If these contenders were willing to consider a coalition with Israel’s Arab political parties, projected to earn 10-13 seats in the upcoming vote, they might come closer to a majority even without any Jewish religious parties behind them. But these centrist opposition parties remain unwilling to consider that option. The Arab parties have for the most part returned the disfavor, unwilling to join any Israeli government in the past. They did, however, form a crucial part of the “blocking majority” against Likud that enabled Yitzhak Rabin to assume the prime ministry in 1992. And one of their top leaders today, Ayman Odeh, has just offered to help give the center a new majority after the upcoming election, even from outside a formal governing coalition.
The latest straw polls predict that the religious parties will maintain or even increase their strength. They project around eight seats for the Ashkenazi ultra-Orthodox party United Torah Judaism; another eight for the Sephardi Orthodox party Shas; and even more seats, perhaps eleven, for the new party aptly named Yamina (Rightward), which inherits many of the hawkish National Religious voters of the former Jewish Home Party, and some others besides.

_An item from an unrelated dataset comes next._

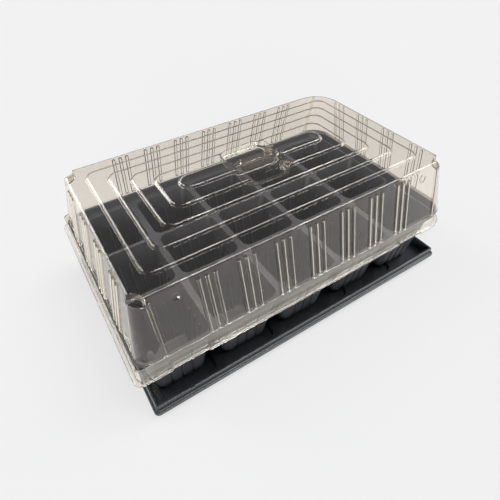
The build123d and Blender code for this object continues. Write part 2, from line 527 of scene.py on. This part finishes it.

If anything, these polls may underestimate the religious voters, who may be more motivated to vote twice in six months, and who have also been known to shy away from or even deliberately mislead pollsters.
So, if the past is prologue, we may well see Israel’s Jewish religious parties once again give the right a decisive advantage in coalition formation. To be sure, Israeli politics has had its share of surprises lately, and Netanyahu’s legal troubles add a new layer of uncertainty to this prognosis. A wider coalition of strange bedfellows, possibly without some of the religious parties, cannot be totally ruled out. Nevertheless, a narrow center-left coalition seems almost impossible—if only because of the special role these small religious parties play in the self-proclaimed Jewish state.